Je suppose que quand vous parlez de musique classique, vous en excluez la musique contemporaine ?
Oui, des musiques très modernes comme Maderna, Mauricio Kagel… c’est peut-être très intelligent, mais quand c’est fini, ça fait du bien comme une aiguille qu’on vous enlève. Je dis : non merci. C’est à peu près comme l’art dit "contempo-rien" : "tiédit butchik, pololo bop" ! Je me vois mal dans un fauteuil avec l’envie de planer en écoutant ça. Récemment, j’écoutais une émission sur France Culture qui s’appelle "l’atelier de création radiophonique" : c’est une telle branlette intellectuelle qu’on a envie de jeter une grenade là-dedans. Il y avait un compositeur qui avait enregistré le chuintement des tuyaux de chauffage et qui présentait ça comme une œuvre d’art. J’avais envie d’aller lui dire d’aller se faire foutre et de lui écraser la gueule, à ce type-là. 
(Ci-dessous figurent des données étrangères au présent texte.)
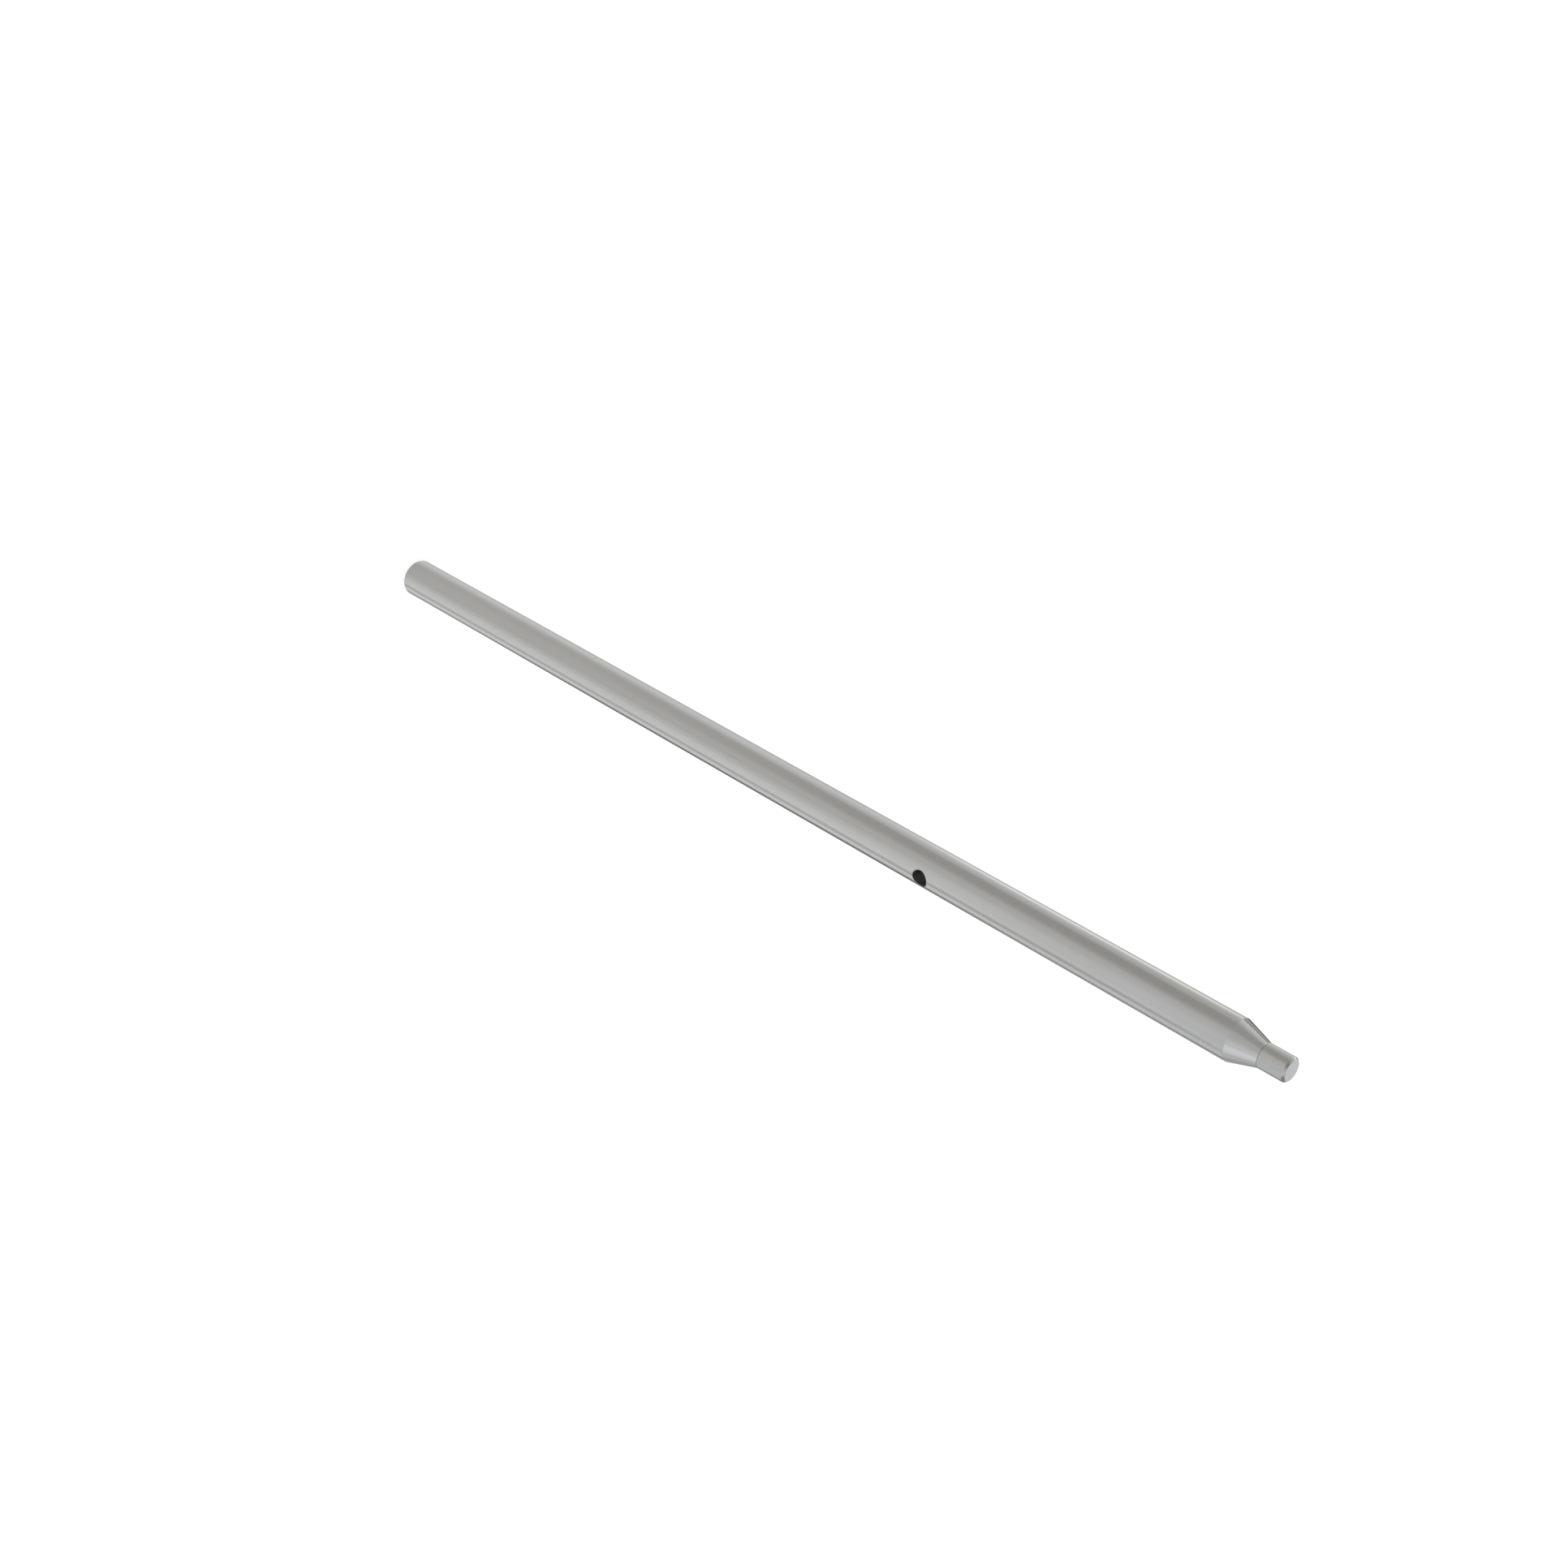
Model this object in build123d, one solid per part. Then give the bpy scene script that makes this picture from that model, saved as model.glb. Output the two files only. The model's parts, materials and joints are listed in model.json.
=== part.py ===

A ce moment-là, il faudrait retirer le terme "musique" car tous les bruits existants seraient de la musique puisqu’ils sont des sons. Donnez un crayon et un papier à n’importe quel trou du cul, même un demeuré, il va vous dessiner n’importe quoi. "C’est du trait, pourquoi ne serait-ce pas de l’art ?" Non, non : arrêtons le massacre ! Il n’y aurait plus d’artistes puisque tout le monde est capable de faire une oeuvre ? C’est faux ! Il y a une différence entre les êtres ! C’est comme en sport : il y en a qui gagnent, d’autres qui sont derrière, au milieu, à la fin. Je suis un adepte du cyclisme, et les gens aiment ça parce qu’il y a des champions. Si tout le monde arrive en même temps, où est l’intérêt ? Oui, il y a des gens qui sont médiocres, d’autres qui ne le sont pas : il y a des degrés dans les aptitudes des gens, c’est inévitable ! Ca crée des frustrations, mais c’est la vie qui est ainsi.

Pour en revenir à la baisse de qualité de la musique en général, quelle responsabilité imputez-vous au fabricant, avec ses stratégies marketing bien ciblées ? 
Les fabricants sont responsables aussi. Ils réfléchissent à ce qui marche… Il est plus facile de rabaisser le goût de la masse que de le tirer vers le haut. C’est normal : le tirer vers le haut demande également un effort de cette masse. Les gens sont toujours en partie responsables.